In December 2009, an agent of the respondent visited the property and was informed that a family was renting the property and living there. In August 2010, the respondent wrote to the “tenants or occupiers” of the property asserting that it was not bound by any tenancy. In July 2011, it obtained an order for the sale of the property; that order was stayed pending the outcome of a claim for possession against the appellant.

The appellant contended that the respondent was not entitled to possession, notwithstanding that her tenancy was a breach of the mortgage terms, since the respondent must have known that she was making her payments as the tenant and should accordingly be taken to have consented to the tenancy. The appellant asserted that it had thought the payments were being made on behalf of the borrower and had been unaware that they were made by the occupier of the property. A possession order was granted by a deputy master and upheld by a deputy judge on appeal. The appellant appealed.

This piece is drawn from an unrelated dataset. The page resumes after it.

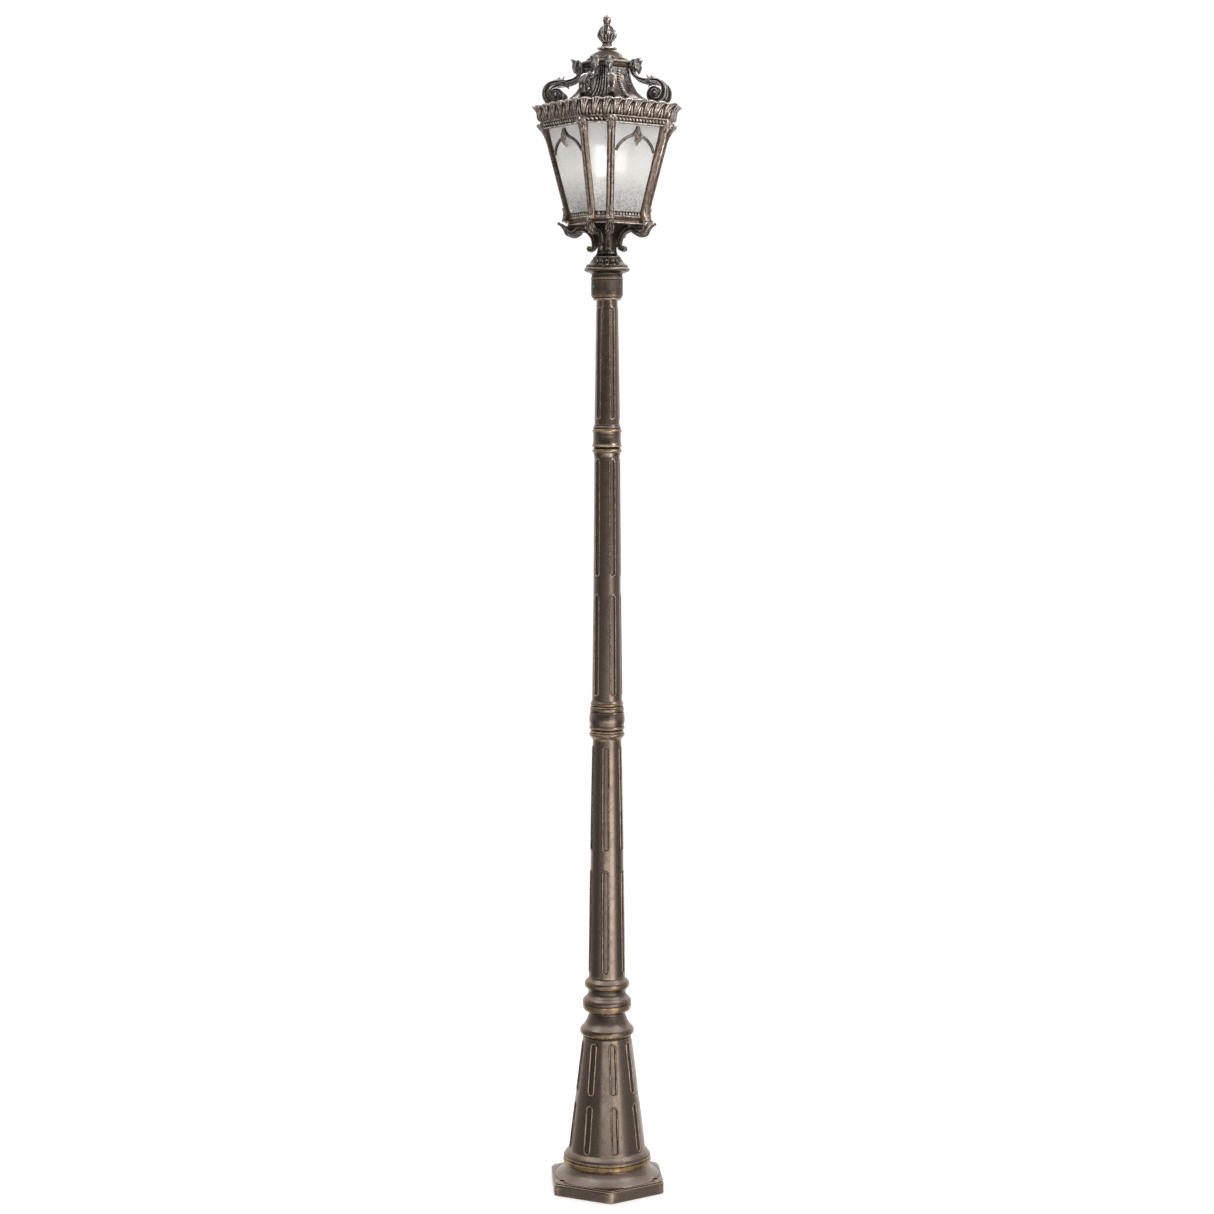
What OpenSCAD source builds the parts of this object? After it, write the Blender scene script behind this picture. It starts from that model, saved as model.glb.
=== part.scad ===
// Cast street lamp: fluted post on a hexagonal foot with an eight-sided lantern.
// +Z is up, the origin is at the centre of the foot's underside, front is -Y.

/* [Foot] */
// Corner radius of the hexagonal foot, centre to corner
foot_r = 170; // [168:1:176]
// Height of the foot's upright edge
foot_edge_h = 30; // [28:1:31]
// Turn of the foot's front corner from the front
foot_turn = 3.7; // [0:0.1:10]
// Radius of the open middle of the foot
foot_open_r = 92; // [86:1:94]
// Radius of the circle of anchor holes
anchor_circle_r = 145; // [143:0.5:146]
// Radius of each anchor hole
anchor_hole_r = 6.5; // [5:0.5:7]
// Radius of the raised pad round each anchor hole
anchor_pad_r = 13; // [11:0.5:14]

/* [Pedestal] */
// Radius at the foot of the pedestal cone
pedestal_r1 = 103; // [101:0.5:104]
// Radius at the top of the pedestal cone
pedestal_r2 = 64.6; // [63:0.1:66]
// Wall of the pedestal
pedestal_wall = 8; // [6:0.5:10]
// Number of flutes round the pedestal
pedestal_flutes = 8; // [6:1:9]
// Width of a pedestal flute
pedestal_flute_w = 16; // [12:1:20]

/* [Shafts] */
// Depth of every flute
flute_depth = 2.2; // [1:0.1:3]
// Number of flutes round each shaft
shaft_flutes = 5; // [4:1:7]
// Width of a lower shaft flute
lower_flute_w = 13; // [10:1:18]
// Width of a middle shaft flute
middle_flute_w = 13; // [9:1:16]
// Width of an upper shaft flute
upper_flute_w = 11; // [8:1:14]
// Bore of the lower shaft
lower_bore_r = 30; // [28:0.5:31]
// Bore of the middle shaft
middle_bore_r = 26; // [24:0.5:27]
// Bore of the upper shaft
upper_bore_r = 21; // [19:0.5:22]
// Wire way through the couplings
wire_way_r = 14; // [10:0.5:16]

/* [Fitter] */
// Radius of the post-top tenon (nominal 3 inch)
tenon_r = 38.05; // [38.01:0.01:38.09]
// Bore of the fitter that turns on the tenon
fitter_bore_r = 38.1; // [38.1:0.01:38.1]
// Outside radius of the fitter
fitter_r = 42; // [41.5:0.1:43]
// Radius of each grub screw
grub_r = 3.9; // [3:0.1:3.9]

/* [Lantern] */
// Turn of the front narrow face from the front
lantern_turn = -9.3; // [-15:0.1:15]
// Half angle of a narrow face
narrow_half = 13.3; // [13:0.1:14]
// Glass thickness
glass_t = 4; // [3:0.5:5]
// Width of a leg console at the tray
leg_w = 20; // [16:1:22]
// Width of a leg console at the hub
leg_neck_w = 12; // [9:1:12]
// Width of a hip scroll
scroll_w = 18; // [14:1:20]
// Wall of the roof
roof_wall = 4; // [3:0.5:5]

/* [Lamps] */
// Radius of the circle of candles
candle_circle_r = 46; // [42:1:50]
// Radius of a candle sleeve
sleeve_r = 11; // [10.5:0.1:12]
// Largest radius of a bulb
bulb_r = 17; // [14:0.5:18]

/* [Hidden] */

// Levels up the post
z_foot = 65;
z_ped0 = 105;
z_ped1 = 410;
z_low0 = 577;
z_low1 = 1213;
z_mid0 = 1320;
z_mid1 = 1966;
z_up0 = 2052;
z_up1 = 2378;
z_rim = 2391;
z_fit = 2438;
z_cup = 2446;
z_hub = 2501;
z_tray = 2572;
z_band = 2590;
z_glass0 = 2606;
z_glass1 = 2822;
z_gal = 2842;

// Outer corner radius of the glass: it leans out by glass_lean per mm of height
glass_lean = 0.2605;
function glass_R(z) = 104.4 + glass_lean * (z - 2608);

// Compass angle of lantern corner k (0 to 7), measured from the front towards +X
function corner_psi(k) = lantern_turn + 90 * floor(k / 2) + ((k % 2 == 0) ? -narrow_half : narrow_half);
// Half angle and direction of the face between corner k and corner k+1
wide_half = 45 - narrow_half;
function narrow_psi(i) = lantern_turn + 90 * i;
function wide_psi(i) = lantern_turn + 45 + 90 * i;

bronze = [0.40, 0.345, 0.30];
bronze_dark = [0.30, 0.25, 0.21];
gilt = [0.60, 0.46, 0.27];
copper = [0.42, 0.33, 0.27];
steel = [0.62, 0.62, 0.63];

// ---------- helpers ----------

// Turns a radial drawing (X outwards, Z up) to compass angle psi
module at(psi) { rotate([0, 0, psi - 90]) children(); }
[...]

Held: The appeal was dismissed.
The tenancy agreement that the appellant had entered into did not, on its face, bind the respondent because it was not a party to that agreement, the agreement had been entered into after the respondent’s charge was registered and was made in breach of the terms of the mortgage, which prevented the grant of a tenancy to a third party without the respondent’s consent. The appellant had no arguable case that the respondent was bound by the tenancy on the ground that it had consented to treat her as its tenant. There was nothing to connect the payments that the respondent was receiving with the person in possession of the property. The appellant had adduced no evidence from which it could be inferred that the respondent knew the payments were coming from the occupier. When the money was being paid into its account, it could have had no knowledge of who was paying. Although it could have instigated a range of enquiries which might have uncovered more information, there was no reason why it should have done so. There was no evidence that the appellant had identified herself as the occupier when reaching the arrangement with the respondent to increase the payments. A discussion or agreement about the levels of payment of mortgage and arrears would be significant only if the appellant had identified herself as a tenant, as opposed to someone speaking on behalf of the mortgagor. In those circumstances, there was no evidence to support the appellant’s defence to the possession claim. An essential element of her defence was entirely missing: Parker v Braithwaite [1952] All ER 837; (1952) 160 EG 413, Stroud Building Society v Delamont [1960] 1 WLR 431; (1960) 175 EG 317 and Mann v Nijar (1998) 32 HLR 223; [1998] EGCS 188 applied.


The appellant appeared in person; Sarah Lawrenson (instructed by Optima Legal, of Bradford) appeared for the respondent.